= What is asked =
Repeat exactly the lines running from the line that contains "The Blender code for this object" to the line that contains "vertex.co.y = 0.0"; include both ends and add nothing.

= Records provided =
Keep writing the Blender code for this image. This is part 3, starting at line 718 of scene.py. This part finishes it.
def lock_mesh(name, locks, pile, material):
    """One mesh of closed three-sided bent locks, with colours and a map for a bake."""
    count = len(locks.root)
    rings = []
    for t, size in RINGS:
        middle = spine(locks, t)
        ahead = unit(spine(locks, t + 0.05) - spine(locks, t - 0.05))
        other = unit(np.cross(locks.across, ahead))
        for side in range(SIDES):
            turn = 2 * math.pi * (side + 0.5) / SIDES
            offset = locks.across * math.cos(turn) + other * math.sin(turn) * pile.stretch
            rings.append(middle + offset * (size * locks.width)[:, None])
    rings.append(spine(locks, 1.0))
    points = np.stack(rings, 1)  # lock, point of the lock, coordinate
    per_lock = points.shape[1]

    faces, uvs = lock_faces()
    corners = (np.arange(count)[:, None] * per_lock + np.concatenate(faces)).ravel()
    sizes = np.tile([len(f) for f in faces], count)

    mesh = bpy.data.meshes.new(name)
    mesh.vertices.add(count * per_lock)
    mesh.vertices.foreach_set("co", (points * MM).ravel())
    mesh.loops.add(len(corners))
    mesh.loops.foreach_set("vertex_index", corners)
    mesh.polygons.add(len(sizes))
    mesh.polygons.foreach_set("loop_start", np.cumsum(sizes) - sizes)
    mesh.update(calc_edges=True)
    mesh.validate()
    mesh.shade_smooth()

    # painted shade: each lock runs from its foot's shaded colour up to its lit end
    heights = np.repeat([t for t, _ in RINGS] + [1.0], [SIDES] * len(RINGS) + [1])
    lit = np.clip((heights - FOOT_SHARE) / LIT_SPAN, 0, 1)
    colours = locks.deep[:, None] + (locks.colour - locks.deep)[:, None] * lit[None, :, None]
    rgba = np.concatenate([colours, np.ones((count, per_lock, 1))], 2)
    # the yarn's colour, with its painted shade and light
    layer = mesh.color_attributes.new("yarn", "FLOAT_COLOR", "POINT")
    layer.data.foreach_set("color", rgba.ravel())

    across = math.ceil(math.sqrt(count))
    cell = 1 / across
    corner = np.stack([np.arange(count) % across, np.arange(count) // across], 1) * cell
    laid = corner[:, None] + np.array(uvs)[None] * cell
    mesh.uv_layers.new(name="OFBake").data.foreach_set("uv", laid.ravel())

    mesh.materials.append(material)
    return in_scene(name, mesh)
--
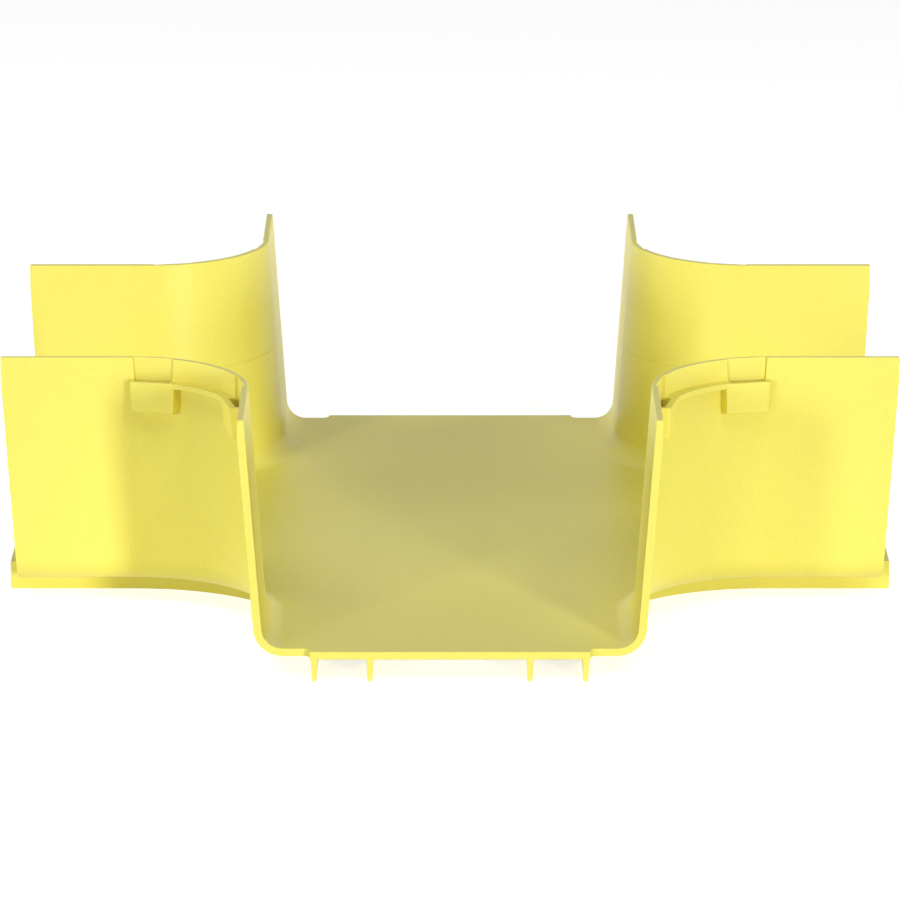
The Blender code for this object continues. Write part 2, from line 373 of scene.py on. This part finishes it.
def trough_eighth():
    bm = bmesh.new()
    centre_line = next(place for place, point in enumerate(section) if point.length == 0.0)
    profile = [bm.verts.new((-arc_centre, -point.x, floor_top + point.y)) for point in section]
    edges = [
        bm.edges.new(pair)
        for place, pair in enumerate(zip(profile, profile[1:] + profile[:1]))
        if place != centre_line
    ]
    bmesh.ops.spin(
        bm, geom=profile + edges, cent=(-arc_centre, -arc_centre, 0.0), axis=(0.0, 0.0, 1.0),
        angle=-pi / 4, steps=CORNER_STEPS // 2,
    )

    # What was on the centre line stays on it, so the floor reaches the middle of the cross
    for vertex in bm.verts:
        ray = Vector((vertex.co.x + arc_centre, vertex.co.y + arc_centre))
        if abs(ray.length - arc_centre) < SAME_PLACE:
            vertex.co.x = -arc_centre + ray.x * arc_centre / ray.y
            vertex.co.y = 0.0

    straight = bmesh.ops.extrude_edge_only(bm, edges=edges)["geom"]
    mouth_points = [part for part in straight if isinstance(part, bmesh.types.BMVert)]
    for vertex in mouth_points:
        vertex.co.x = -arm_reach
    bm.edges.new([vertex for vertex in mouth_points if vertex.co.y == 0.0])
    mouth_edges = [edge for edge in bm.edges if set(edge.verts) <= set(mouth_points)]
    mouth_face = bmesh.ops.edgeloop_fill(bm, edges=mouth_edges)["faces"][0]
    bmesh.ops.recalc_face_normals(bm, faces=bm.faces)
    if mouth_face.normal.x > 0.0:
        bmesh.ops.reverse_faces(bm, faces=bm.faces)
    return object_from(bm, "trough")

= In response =
The Blender code for this object continues. Write part 2, from line 373 of scene.py on. This part finishes it.
def trough_eighth():
    bm = bmesh.new()
    centre_line = next(place for place, point in enumerate(section) if point.length == 0.0)
    profile = [bm.verts.new((-arc_centre, -point.x, floor_top + point.y)) for point in section]
    edges = [
        bm.edges.new(pair)
        for place, pair in enumerate(zip(profile, profile[1:] + profile[:1]))
        if place != centre_line
    ]
    bmesh.ops.spin(
        bm, geom=profile + edges, cent=(-arc_centre, -arc_centre, 0.0), axis=(0.0, 0.0, 1.0),
        angle=-pi / 4, steps=CORNER_STEPS // 2,
    )

    # What was on the centre line stays on it, so the floor reaches the middle of the cross
    for vertex in bm.verts:
        ray = Vector((vertex.co.x + arc_centre, vertex.co.y + arc_centre))
        if abs(ray.length - arc_centre) < SAME_PLACE:
            vertex.co.x = -arc_centre + ray.x * arc_centre / ray.y
            vertex.co.y = 0.0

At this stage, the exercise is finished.